**WHAT IS BEING ASKED:** Every line below that includes "each" counts toward the total. Report that total alone.

**AVAILABLE RECORDS:**
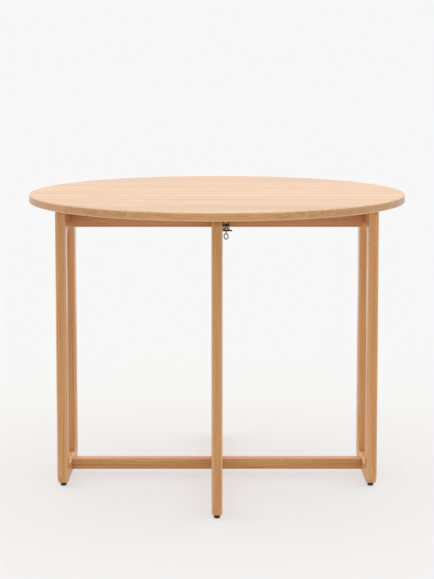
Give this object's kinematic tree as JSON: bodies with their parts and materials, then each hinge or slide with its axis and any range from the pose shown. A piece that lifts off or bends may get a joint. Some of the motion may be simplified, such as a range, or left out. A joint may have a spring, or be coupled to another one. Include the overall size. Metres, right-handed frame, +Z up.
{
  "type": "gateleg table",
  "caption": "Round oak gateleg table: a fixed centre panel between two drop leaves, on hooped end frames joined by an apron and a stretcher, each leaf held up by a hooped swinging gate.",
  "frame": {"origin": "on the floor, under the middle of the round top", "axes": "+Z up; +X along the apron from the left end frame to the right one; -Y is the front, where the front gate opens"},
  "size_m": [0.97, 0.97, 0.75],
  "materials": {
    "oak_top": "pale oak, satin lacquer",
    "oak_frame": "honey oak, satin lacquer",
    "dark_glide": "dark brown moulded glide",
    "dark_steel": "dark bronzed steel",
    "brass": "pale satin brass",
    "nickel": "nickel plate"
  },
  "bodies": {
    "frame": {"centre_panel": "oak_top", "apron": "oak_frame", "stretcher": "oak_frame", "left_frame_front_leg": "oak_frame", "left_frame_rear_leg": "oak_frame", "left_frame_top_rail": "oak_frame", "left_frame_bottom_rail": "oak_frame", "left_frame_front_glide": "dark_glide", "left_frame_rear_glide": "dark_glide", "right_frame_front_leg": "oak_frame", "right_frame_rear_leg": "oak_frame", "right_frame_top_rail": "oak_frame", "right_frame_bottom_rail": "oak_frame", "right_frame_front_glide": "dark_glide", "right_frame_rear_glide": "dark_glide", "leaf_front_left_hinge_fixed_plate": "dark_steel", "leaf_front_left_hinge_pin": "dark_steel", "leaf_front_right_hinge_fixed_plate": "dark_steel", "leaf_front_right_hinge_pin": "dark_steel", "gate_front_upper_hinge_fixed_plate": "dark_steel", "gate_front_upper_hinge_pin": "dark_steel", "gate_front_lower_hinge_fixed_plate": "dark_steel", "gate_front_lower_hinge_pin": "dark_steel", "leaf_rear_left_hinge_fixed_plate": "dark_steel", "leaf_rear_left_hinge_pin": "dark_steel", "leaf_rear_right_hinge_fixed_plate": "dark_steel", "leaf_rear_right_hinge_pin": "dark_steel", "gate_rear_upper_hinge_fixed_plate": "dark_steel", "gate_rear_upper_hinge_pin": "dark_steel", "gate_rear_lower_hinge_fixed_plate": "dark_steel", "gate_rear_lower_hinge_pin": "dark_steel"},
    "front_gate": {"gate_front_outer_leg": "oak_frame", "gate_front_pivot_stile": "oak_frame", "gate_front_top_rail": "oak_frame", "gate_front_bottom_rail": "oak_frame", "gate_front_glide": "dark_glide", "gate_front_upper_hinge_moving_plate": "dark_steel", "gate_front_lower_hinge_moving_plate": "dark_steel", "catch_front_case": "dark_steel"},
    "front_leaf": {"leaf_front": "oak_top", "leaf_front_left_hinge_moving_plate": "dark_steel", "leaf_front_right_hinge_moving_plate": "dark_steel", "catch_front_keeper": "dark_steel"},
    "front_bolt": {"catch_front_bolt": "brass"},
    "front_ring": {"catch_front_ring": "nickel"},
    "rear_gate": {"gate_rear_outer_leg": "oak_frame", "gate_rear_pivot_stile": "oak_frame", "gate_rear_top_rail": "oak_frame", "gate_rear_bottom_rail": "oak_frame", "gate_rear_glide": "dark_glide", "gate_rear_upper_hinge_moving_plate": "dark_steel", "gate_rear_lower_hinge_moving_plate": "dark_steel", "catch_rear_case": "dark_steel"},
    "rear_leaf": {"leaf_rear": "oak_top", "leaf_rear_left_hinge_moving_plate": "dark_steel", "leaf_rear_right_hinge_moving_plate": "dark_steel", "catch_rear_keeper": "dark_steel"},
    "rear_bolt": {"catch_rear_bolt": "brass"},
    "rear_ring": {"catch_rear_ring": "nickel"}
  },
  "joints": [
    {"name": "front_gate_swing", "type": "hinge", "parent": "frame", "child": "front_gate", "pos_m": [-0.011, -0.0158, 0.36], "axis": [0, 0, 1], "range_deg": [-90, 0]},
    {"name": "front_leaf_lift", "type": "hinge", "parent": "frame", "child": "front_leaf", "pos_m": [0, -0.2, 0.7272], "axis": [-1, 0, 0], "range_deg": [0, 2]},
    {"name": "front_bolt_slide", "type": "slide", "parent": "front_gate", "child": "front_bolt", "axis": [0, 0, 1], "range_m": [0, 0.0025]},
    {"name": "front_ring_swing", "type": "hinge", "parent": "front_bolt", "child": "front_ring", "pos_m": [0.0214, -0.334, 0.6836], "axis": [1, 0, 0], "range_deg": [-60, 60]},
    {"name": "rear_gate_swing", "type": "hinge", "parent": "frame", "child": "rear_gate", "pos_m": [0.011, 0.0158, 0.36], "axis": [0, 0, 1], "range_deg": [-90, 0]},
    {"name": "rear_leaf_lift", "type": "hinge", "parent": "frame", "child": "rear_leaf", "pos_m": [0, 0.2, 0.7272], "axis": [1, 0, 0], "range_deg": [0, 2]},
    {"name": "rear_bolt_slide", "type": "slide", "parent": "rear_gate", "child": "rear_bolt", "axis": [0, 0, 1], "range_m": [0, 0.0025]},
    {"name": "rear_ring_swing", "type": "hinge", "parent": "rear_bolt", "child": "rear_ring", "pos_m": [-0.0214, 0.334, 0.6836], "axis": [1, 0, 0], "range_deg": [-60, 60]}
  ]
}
--
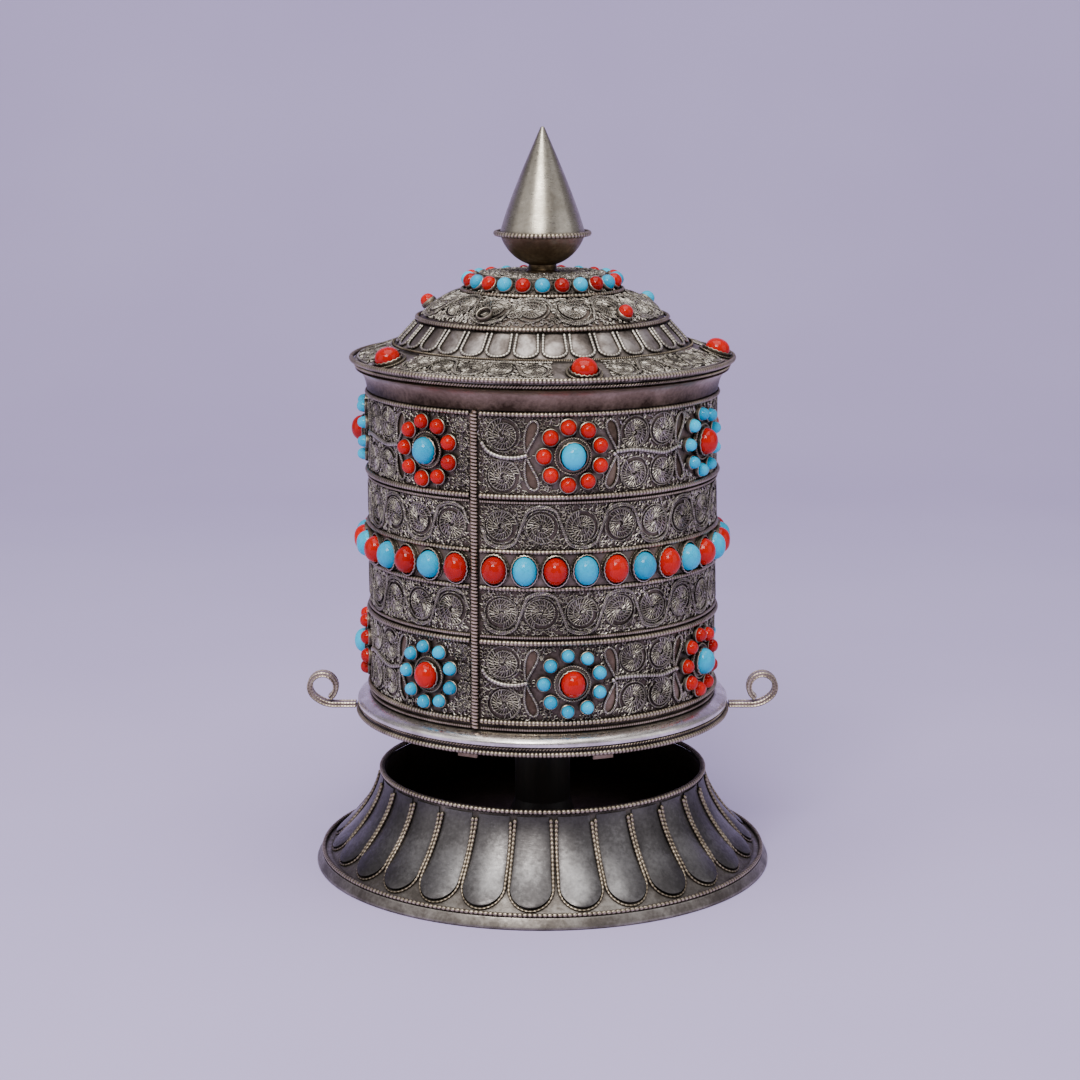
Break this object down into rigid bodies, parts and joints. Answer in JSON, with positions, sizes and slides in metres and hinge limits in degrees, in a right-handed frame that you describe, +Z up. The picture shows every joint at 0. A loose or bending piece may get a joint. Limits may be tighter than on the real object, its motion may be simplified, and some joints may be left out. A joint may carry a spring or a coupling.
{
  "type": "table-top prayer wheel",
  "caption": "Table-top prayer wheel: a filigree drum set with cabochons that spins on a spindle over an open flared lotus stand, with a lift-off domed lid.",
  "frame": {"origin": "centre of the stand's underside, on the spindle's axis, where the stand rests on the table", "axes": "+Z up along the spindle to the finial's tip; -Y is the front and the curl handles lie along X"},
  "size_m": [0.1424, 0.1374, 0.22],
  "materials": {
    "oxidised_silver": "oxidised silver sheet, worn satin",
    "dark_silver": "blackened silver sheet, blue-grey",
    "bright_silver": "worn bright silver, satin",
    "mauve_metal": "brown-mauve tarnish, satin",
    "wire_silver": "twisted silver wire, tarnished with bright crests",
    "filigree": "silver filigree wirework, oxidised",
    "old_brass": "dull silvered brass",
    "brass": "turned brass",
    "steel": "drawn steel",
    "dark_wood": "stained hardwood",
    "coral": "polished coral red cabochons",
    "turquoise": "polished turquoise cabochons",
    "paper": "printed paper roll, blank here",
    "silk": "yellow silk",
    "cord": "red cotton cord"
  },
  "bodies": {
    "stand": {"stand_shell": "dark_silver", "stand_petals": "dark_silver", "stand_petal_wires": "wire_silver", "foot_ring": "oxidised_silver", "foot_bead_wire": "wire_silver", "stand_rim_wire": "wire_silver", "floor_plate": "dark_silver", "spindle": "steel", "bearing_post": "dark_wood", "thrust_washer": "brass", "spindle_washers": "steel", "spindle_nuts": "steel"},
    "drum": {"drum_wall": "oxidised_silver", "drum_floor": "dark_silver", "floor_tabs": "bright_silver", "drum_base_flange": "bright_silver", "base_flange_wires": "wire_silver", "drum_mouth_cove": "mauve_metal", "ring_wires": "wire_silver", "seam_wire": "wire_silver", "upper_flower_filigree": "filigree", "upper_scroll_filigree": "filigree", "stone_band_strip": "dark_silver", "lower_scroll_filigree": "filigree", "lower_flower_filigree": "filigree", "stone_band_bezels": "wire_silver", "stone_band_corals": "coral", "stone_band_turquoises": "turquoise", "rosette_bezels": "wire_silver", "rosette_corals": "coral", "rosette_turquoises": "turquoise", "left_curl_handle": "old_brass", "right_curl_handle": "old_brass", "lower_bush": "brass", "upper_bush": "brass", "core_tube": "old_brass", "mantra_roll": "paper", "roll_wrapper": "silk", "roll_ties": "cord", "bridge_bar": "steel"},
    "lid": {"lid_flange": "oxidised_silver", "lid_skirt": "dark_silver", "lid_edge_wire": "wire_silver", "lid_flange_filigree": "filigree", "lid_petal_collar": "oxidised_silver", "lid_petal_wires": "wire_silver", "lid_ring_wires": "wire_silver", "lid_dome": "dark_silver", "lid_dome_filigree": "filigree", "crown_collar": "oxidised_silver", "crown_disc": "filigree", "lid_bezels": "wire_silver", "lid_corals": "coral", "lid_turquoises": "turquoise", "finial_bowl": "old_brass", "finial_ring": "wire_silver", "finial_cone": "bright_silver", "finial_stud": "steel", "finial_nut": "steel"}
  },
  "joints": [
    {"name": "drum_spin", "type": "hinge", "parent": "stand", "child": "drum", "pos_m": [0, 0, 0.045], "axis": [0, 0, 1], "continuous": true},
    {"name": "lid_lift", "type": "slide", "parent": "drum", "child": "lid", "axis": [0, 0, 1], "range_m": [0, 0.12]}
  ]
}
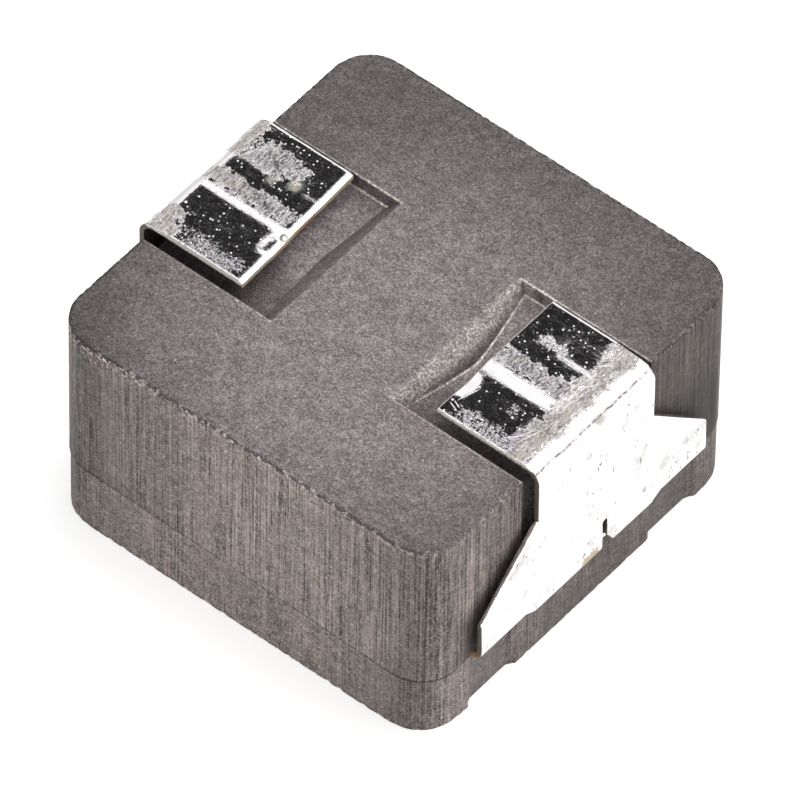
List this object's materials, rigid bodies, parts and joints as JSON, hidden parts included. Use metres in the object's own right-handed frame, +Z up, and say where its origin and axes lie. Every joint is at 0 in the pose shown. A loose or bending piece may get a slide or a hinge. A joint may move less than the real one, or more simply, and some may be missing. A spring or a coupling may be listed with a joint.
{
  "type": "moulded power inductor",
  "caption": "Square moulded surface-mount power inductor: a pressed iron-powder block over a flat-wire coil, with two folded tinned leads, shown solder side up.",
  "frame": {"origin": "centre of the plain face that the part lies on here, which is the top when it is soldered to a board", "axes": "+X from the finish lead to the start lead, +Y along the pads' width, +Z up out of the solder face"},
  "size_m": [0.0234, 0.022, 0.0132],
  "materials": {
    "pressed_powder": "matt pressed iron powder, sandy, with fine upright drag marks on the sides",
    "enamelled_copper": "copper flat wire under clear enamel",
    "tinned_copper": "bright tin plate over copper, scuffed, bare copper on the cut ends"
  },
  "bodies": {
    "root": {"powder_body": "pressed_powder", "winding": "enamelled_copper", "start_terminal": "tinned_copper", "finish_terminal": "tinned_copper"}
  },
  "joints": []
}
==
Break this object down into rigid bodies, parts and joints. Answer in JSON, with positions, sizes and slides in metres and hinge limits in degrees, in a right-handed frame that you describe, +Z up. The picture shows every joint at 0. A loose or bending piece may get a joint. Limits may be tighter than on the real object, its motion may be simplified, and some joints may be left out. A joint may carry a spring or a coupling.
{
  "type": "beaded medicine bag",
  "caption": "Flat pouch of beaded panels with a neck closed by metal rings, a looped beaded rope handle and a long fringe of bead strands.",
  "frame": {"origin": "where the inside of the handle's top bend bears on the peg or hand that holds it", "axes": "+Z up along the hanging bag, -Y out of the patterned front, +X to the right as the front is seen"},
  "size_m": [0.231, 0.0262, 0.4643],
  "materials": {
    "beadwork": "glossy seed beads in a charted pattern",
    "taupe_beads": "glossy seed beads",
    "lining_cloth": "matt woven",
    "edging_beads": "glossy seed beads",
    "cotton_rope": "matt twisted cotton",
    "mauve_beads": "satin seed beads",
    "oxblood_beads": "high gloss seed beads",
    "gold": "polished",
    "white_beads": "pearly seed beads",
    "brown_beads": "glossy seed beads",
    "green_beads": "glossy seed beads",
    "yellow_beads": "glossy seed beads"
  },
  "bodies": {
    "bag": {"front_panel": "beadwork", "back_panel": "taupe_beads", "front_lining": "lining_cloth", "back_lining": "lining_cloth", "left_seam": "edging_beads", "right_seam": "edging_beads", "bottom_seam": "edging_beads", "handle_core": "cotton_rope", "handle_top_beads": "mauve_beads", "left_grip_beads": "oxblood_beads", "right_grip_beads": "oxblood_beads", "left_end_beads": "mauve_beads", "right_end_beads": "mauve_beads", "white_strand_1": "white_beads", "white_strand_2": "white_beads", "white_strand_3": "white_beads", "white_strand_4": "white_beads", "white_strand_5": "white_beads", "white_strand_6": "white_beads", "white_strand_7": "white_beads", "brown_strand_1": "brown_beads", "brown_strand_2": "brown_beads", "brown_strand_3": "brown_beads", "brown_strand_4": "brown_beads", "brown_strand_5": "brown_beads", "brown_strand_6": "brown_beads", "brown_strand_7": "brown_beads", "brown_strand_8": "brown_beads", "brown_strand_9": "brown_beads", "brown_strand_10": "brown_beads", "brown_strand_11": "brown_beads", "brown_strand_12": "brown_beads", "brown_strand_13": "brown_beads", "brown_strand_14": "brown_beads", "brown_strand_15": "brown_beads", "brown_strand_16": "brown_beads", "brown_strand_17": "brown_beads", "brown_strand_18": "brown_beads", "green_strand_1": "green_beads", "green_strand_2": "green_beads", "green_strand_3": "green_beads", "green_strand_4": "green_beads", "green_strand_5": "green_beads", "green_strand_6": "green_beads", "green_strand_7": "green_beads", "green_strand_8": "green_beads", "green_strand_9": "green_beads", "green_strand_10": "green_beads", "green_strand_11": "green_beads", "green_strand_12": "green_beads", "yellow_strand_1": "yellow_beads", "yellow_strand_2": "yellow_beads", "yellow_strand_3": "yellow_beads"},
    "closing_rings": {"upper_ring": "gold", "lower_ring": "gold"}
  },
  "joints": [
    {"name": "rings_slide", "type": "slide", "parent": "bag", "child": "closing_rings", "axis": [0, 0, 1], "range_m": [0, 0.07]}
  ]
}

**EXERCISE RESPONSE:** 2